Weterynarze w całym kraju zaostrzają protest. Od piątku zaprzestają wszelkich badań zwierząt i produktów zwierzęcych. Taką decyzję podjęły władze krajowe samorządu lekarsko-weterynaryjnego.
Na zdjęciu lekarz weterynarii, Bogdan Kędzierski podczas kontroli trzody chlewnej w jednym z gospodarstw w Górznie
To skutek konfliktu o stawki z Ministerstwem Rolnictwa i Rozwoju Wsi. Jak powiedział Lech Gogolewski z Wielkopolskiej Izby Lekarsko-Weterynaryjnej, minister Marek Sawicki lekceważy postulaty i pracę weterynarzy.
W jego opinii minister uważa, iż drobnymi retuszami ustawowymi rozwiąże wszystkie problemy. Jednak, jak sam dodaje, sytuacja komplikuje się od lat i należy poważnie przystąpić do prac nad jej rozwiązaniem.

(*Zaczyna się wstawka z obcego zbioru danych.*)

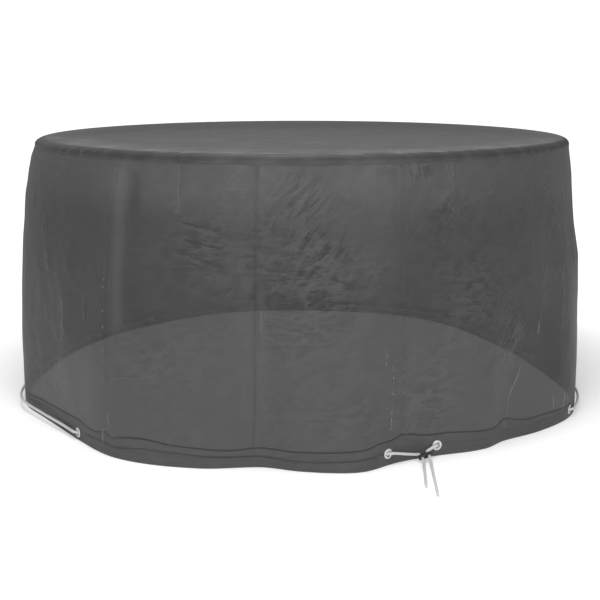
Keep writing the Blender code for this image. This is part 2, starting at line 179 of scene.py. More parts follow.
# The hem's seam, which rides up and down as the cloth was turned
HEM_LINE = table(
    LineRow,
    (-172, 0.060), (-140, 0.064), (-108, 0.058), (-80, 0.062), (-66, 0.056), (-60, 0.062),
    (-49.4, 0.067), (-43.2, 0.070), (-39.4, 0.061), (-36.4, 0.066), (-34.6, 0.075), (-32.7, 0.062),
    (-30.3, 0.073), (-26.0, 0.078), (-21.7, 0.068), (-16.7, 0.062), (-11.8, 0.055), (-7.3, 0.061),
    (-1.4, 0.059), (1.6, 0.061), (6.0, 0.064), (11.4, 0.069), (13.4, 0.078), (15.5, 0.074),
    (18.0, 0.086), (23.3, 0.072), (28.0, 0.071), (33.0, 0.064), (38.3, 0.060), (39.7, 0.069),
    (40.8, 0.077), (45.2, 0.057), (52.0, 0.055), (58.1, 0.050), (75, 0.056), (104, 0.063),
    (136, 0.059), (162, 0.062),
)
# Where the cord inside the hem presses on it
CORD_LINE = table(
    LineRow,
    (-41.5, 0.033), (-38.0, 0.039), (-35.3, 0.041), (-32.2, 0.034), (-29.0, 0.042), (-25.6, 0.047),
    (-19.8, 0.043), (-14.8, 0.037), (-11.1, 0.034), (-7.6, 0.036), (-4.0, 0.032), (-0.4, 0.030),
    (3.1, 0.032), (11.5, 0.038), (13.4, 0.036),
)
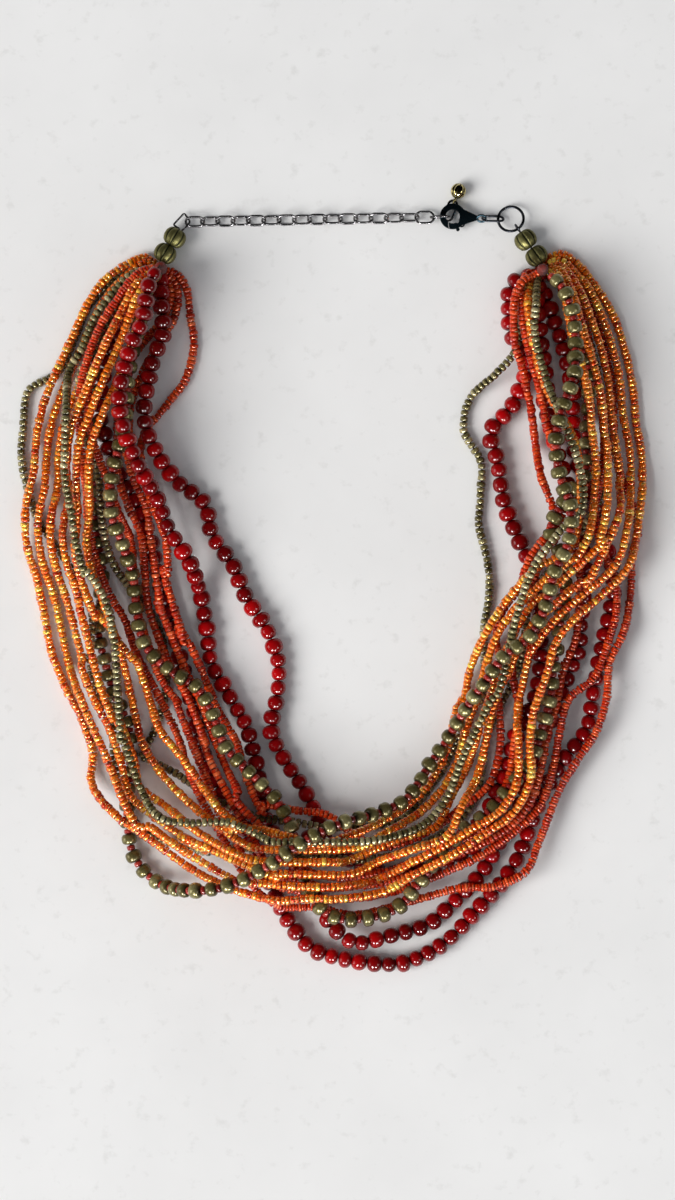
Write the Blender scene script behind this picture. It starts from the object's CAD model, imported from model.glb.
import logging
import math
from dataclasses import dataclass, field
from enum import Enum
from typing import Any, Sequence

import bmesh
import bpy
import numpy as np
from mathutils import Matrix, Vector


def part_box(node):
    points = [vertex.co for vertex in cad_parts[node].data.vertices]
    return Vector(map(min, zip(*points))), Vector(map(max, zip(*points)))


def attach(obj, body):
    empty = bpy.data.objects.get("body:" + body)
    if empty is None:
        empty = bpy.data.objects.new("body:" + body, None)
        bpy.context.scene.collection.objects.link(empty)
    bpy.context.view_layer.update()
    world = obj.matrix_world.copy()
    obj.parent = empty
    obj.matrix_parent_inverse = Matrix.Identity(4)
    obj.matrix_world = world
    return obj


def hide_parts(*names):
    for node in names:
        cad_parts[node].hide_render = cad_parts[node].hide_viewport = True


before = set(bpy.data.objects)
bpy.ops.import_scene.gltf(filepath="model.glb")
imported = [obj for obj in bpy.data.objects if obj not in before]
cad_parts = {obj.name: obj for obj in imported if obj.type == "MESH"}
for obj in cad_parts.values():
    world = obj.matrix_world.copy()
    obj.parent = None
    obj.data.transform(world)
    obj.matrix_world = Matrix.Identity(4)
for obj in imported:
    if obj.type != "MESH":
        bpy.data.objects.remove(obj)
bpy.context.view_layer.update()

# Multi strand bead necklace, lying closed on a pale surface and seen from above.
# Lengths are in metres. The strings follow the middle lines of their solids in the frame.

log = logging.getLogger("necklace")

MM = 0.001
UP = np.array([0.0, 0.0, 1.0])
BODY = "necklace"
Colour = tuple[float, float, float]


# Shader maths

class Signal:
    """One value in a material, which adds a Math node for each sum that it takes part in."""

    def __init__(self, graph: "Graph", socket: Any) -> None:
        """Wraps an output socket.

        Args:
            graph: the material's nodes.
            socket: the output socket that carries the value.
        """
        self.graph = graph
        self.socket = socket

    def _sum(self, operation: str, first: Any, second: Any) -> "Signal":
        """One Math node.

        Args:
            operation: the node's operation.
            first: a Signal or a number.
            second: a Signal or a number.

        Returns:
            The node's value.
        """
        node = self.graph.node("ShaderNodeMath", {"operation": operation}, {0: first, 1: second})
        return Signal(self.graph, node.outputs[0])

    def __add__(self, other: Any) -> "Signal":
        """Self plus other."""
        return self._sum("ADD", self, other)

    def __radd__(self, other: Any) -> "Signal":
        """Other plus self."""
        return self._sum("ADD", other, self)

    def __sub__(self, other: Any) -> "Signal":
        """Self minus other."""
        return self._sum("SUBTRACT", self, other)

    def __rsub__(self, other: Any) -> "Signal":
        """Other minus self."""
        return self._sum("SUBTRACT", other, self)

    def __mul__(self, other: Any) -> "Signal":
        """Self times other."""
        return self._sum("MULTIPLY", self, other)

    def __rmul__(self, other: Any) -> "Signal":
        """Other times self."""
        return self._sum("MULTIPLY", other, self)

    def __pow__(self, other: Any) -> "Signal":
        """Self to the power of other."""
        return self._sum("POWER", self, other)

    def size(self) -> "Signal":
        """Self without its sign."""
        return self._sum("ABSOLUTE", self, 0.0)

    def held(self) -> "Signal":
        """Self kept from 0 to 1."""
        node = self.graph.node("ShaderNodeClamp", {}, {0: self})
        return Signal(self.graph, node.outputs[0])


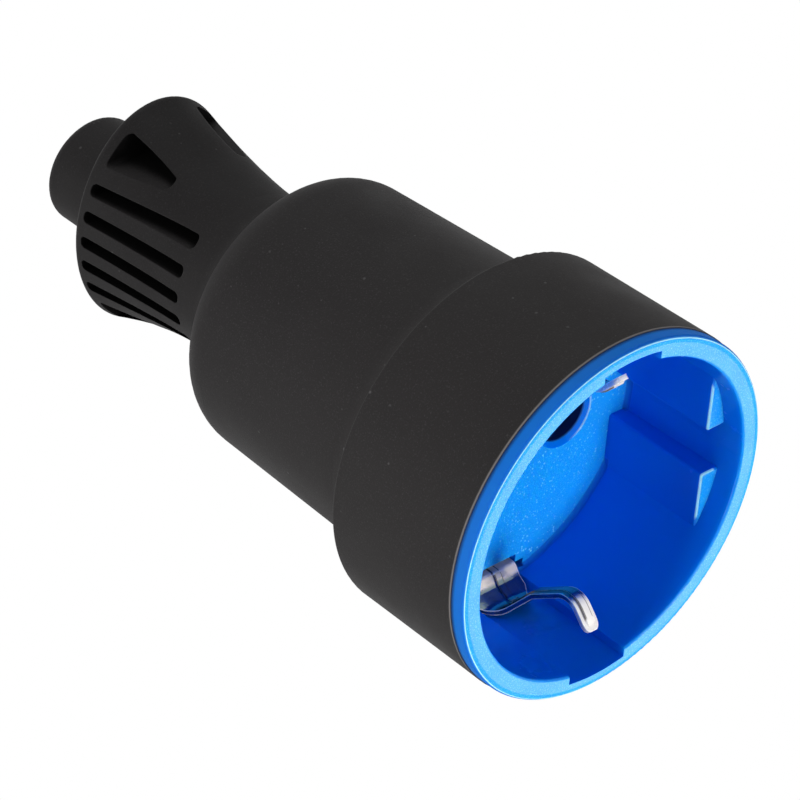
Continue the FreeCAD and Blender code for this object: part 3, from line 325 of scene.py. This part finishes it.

W grudniu samorząd weterynarzy podjął decyzje o proteście polegającym na niewystawianiu świadectw zdrowia dla zwierząt rzeźnych. W odpowiedzi minister Sawicki zniósł od 1 stycznia obowiązek wystawiania tych dokumentów. Na razie nie został wyznaczony termin dalszych rozmów pomiędzy protestującymi a rządem.